Written problem |
Each line from the one containing "Write part 2" through the one containing "tone = smooth_curve(tree, down, stops)" is to be retyped exactly, both end lines included, and all other lines left out.

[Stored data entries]

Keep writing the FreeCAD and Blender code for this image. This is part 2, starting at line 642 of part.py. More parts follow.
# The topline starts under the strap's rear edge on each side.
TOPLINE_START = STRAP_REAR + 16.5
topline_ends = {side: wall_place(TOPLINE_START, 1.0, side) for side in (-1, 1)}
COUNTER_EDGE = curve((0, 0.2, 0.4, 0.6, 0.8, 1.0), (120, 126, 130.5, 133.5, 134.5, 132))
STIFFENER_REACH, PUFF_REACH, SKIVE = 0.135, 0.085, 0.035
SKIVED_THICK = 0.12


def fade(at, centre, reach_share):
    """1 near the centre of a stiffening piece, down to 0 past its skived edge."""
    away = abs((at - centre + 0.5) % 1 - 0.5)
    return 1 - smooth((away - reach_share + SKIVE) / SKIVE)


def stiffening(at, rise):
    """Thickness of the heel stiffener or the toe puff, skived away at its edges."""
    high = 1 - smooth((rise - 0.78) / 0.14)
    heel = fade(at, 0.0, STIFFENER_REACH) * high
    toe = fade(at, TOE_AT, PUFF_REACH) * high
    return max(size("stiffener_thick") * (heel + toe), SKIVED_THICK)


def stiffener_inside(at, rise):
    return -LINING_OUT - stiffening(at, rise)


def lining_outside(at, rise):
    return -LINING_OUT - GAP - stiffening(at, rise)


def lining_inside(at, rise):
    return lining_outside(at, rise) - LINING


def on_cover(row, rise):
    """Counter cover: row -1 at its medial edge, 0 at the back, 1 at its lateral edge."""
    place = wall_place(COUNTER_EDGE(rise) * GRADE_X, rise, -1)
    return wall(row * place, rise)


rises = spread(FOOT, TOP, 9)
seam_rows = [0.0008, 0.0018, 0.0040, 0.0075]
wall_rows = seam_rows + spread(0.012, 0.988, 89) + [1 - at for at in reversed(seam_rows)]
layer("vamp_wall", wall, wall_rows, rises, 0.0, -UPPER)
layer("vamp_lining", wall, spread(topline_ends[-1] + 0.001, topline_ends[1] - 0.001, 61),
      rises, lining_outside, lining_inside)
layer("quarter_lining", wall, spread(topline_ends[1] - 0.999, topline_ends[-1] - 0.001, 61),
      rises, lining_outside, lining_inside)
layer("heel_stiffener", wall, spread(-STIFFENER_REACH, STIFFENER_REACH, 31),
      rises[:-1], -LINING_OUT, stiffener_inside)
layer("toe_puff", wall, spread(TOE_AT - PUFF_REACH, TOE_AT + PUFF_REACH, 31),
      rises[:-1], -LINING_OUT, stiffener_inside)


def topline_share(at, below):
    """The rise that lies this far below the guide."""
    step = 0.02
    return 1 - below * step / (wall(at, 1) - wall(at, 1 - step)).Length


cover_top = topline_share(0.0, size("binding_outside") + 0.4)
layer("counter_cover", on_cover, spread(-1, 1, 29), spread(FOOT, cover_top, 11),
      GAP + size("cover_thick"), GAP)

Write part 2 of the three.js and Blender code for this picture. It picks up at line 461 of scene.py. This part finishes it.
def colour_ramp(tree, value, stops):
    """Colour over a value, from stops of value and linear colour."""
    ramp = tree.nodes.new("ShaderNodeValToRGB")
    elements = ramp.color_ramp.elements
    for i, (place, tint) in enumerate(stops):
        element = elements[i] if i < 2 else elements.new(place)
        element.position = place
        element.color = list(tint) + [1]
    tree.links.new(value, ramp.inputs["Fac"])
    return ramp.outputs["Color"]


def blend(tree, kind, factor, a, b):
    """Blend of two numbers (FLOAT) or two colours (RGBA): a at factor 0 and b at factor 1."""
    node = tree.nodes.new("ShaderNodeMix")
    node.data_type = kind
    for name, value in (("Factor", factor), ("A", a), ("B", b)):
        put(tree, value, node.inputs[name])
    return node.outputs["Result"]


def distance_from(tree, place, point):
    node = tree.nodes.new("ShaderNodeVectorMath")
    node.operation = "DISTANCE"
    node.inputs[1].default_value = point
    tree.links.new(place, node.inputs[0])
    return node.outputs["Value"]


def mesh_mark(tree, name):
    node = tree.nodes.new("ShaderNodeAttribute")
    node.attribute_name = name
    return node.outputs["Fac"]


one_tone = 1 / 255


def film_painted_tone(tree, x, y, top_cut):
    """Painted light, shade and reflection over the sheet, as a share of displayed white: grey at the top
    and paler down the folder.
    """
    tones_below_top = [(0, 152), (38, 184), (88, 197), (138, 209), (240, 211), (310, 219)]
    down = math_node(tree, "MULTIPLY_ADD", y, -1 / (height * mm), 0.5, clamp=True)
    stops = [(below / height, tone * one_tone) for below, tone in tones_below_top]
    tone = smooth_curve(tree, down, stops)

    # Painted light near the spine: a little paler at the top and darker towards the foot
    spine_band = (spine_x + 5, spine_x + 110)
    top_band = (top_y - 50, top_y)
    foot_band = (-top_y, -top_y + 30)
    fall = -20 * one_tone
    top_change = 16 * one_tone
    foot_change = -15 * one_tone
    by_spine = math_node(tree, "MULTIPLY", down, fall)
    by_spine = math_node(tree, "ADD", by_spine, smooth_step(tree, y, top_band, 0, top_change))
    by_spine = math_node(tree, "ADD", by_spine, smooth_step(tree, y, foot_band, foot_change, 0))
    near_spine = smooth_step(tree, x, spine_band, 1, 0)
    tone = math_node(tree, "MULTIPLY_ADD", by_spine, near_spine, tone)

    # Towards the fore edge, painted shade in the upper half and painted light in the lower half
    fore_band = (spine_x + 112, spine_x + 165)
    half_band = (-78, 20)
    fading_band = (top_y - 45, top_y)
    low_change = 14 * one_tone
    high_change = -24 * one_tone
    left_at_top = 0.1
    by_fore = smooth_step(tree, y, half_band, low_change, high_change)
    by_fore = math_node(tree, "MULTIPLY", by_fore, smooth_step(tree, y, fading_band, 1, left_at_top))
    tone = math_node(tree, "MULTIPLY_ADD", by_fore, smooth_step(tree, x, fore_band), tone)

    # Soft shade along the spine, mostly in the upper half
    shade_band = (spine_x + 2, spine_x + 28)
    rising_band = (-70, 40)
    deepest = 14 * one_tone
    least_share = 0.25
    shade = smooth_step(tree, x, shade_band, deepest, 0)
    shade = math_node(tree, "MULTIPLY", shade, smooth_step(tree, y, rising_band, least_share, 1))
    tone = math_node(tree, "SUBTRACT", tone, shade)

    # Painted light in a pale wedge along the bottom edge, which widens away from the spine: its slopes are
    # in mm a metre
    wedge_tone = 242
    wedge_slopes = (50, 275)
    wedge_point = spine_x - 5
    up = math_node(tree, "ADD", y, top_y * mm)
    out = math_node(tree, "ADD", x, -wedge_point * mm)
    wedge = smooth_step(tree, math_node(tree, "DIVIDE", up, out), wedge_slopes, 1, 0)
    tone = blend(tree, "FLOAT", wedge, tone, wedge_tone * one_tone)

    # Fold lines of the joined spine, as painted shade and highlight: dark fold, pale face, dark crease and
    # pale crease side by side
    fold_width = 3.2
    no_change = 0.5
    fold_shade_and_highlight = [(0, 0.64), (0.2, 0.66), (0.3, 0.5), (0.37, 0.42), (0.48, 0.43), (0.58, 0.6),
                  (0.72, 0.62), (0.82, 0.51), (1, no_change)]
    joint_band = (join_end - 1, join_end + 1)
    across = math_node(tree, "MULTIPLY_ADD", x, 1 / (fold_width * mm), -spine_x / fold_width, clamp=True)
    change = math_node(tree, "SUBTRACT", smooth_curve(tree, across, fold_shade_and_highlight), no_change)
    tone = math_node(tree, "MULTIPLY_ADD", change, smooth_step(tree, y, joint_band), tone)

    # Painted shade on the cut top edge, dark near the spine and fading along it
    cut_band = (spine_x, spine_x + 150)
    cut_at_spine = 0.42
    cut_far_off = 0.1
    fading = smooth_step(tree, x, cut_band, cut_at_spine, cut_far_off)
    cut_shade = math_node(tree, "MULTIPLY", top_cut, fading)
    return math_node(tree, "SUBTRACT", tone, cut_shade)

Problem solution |
Write part 2 of the three.js and Blender code for this picture. It picks up at line 461 of scene.py. This part finishes it.
def colour_ramp(tree, value, stops):
    """Colour over a value, from stops of value and linear colour."""
    ramp = tree.nodes.new("ShaderNodeValToRGB")
    elements = ramp.color_ramp.elements
    for i, (place, tint) in enumerate(stops):
        element = elements[i] if i < 2 else elements.new(place)
        element.position = place
        element.color = list(tint) + [1]
    tree.links.new(value, ramp.inputs["Fac"])
    return ramp.outputs["Color"]


def blend(tree, kind, factor, a, b):
    """Blend of two numbers (FLOAT) or two colours (RGBA): a at factor 0 and b at factor 1."""
    node = tree.nodes.new("ShaderNodeMix")
    node.data_type = kind
    for name, value in (("Factor", factor), ("A", a), ("B", b)):
        put(tree, value, node.inputs[name])
    return node.outputs["Result"]


def distance_from(tree, place, point):
    node = tree.nodes.new("ShaderNodeVectorMath")
    node.operation = "DISTANCE"
    node.inputs[1].default_value = point
    tree.links.new(place, node.inputs[0])
    return node.outputs["Value"]


def mesh_mark(tree, name):
    node = tree.nodes.new("ShaderNodeAttribute")
    node.attribute_name = name
    return node.outputs["Fac"]


one_tone = 1 / 255


def film_painted_tone(tree, x, y, top_cut):
    """Painted light, shade and reflection over the sheet, as a share of displayed white: grey at the top
    and paler down the folder.
    """
    tones_below_top = [(0, 152), (38, 184), (88, 197), (138, 209), (240, 211), (310, 219)]
    down = math_node(tree, "MULTIPLY_ADD", y, -1 / (height * mm), 0.5, clamp=True)
    stops = [(below / height, tone * one_tone) for below, tone in tones_below_top]
    tone = smooth_curve(tree, down, stops)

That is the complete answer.